Adalet Nedir ?
Adalet dediğimiz kavram insanlık tarihi boyunca üstünde durulan, tartışılan, bir sürü teoriler üretilen bir kavramdır. Hukuk adı altında tartışılan bu kavram felsefe adı altında da oldukça önemli bir yere sahiptir. Adalet denilince insanların aklına gelen düşünceler yaşadığı coğrafi bölgeye göre değişiklik gösteriyor. Ülkemizde ise direkt ‘hangi adalet’ sorusu soruluyor.
Peki adalet kavramı evrensel mi yoksa göreceli mi olmalıdır? Platon’un ‘Politeia’ adlı diyaloğunda adalet kavramı görecelikten söz ederken, adaleti; ‘ başı dara düşüp bir kimseyi aldatmaktan ya da yalan söylemekten; bir Tanrıya kurban adağı ya da bir insana para borcu kalıp da öbür dünyaya korku içinde yollanmaktan kurtarır insanı’ olarak dile getirmiştir. Bunun yanı sıra ‘doğal adalet’ kavramı vardır. John Locke bu adalet tanımıyla doğanın adaletini savunmuştur. Adaletin fizik kuralları gibi işlendiğini söyler. Ona göre her etkinin bir tepkisi vardır. Hiçbir olay alakasız olamaz, bir nedeni vardır. Bununla beraber adalet adı altında ‘Toplum Sözleşmesi’ ortaya çıkmıştır.
Ortak düşünürlere göre, herkesin dahil olduğu bu sözleşme devletin otoritesini ve hukukun üstünlüğünü geçerli kılar. 3 düşünür bu sözleşmeyi ortaya koyarken devletin kudretinin mutlak olmayacağını, belli sınırlar içinde çevrili olacağını dile getirmişlerdir. Bu sınırlar da insanın doğuştan sahip olduğu hak ve hürriyettir. İnsanlar bu sözleşmeyle hak ve hürriyetlerini devlete devretmemiştir. Tam tersi devletin onları koruması ile görevlendirilmiştir. Fakat gelinen son noktada devlet bu hakları insanlara kendisi vermiş gibi davranıyor. Üstüne üstlük insanların sahip olduğu hakları da elinden alıyor. O zaman bu toplum sözleşmesi aslında oluşumu açısından adaletsiz midir?
Yönetici ve yönetilenler arasında kurulan bu bağda insanın akıl ve birliğine bırakılan boyun eğme anlaşması adaletli değildir. Bir ülkede herkes eşit şartlarda büyümüyor, eşit şartlarda eğitim almıyor ama eşit şartlarda yönetici seçmesi bekleniyor ? Bunun sonucunda ise devlete devrettiğimiz adaleti sağlayamayan yöneticileri suçluyoruz.
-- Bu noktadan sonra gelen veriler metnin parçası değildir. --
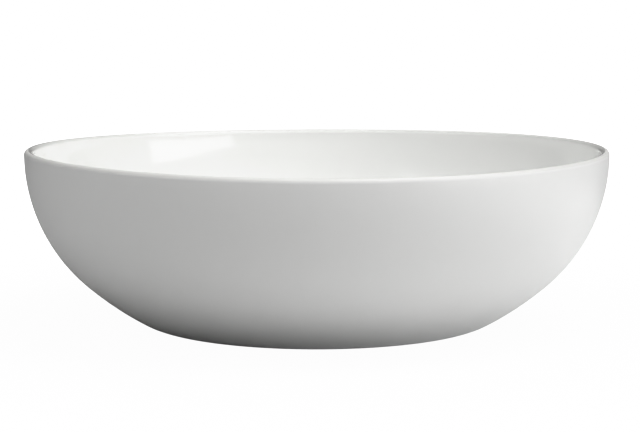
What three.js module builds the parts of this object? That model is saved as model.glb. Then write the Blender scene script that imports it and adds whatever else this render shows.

Suçlu aslında bizim devlete haklarımızı düşüncesizce devretmemiz. Ve sonucunda da adaletsizce kendimiz sağlamaya çalışıyoruz. İlk önce bir toplumda adaleti aramak yerine insanların düşünce yapılarını iyileştirmeliyiz. Yozlaşmış bir toplumda adaleti aramak çok mantıklı bir davranış değildir. Machiavelli’ye göre yozlaşmış bir toplumu düzeltmek mümkün değildir, ortadan kaldırmalıyız. Zamanında cumhuriyetin ilanıyla beraber yozlaşmış bir toplumu düzeltmeye çalışan bir lidere saygı duymak yerine öldürmeye çalışmak ; Machiavelli’nin düşüncesini haklı çıkarıyor.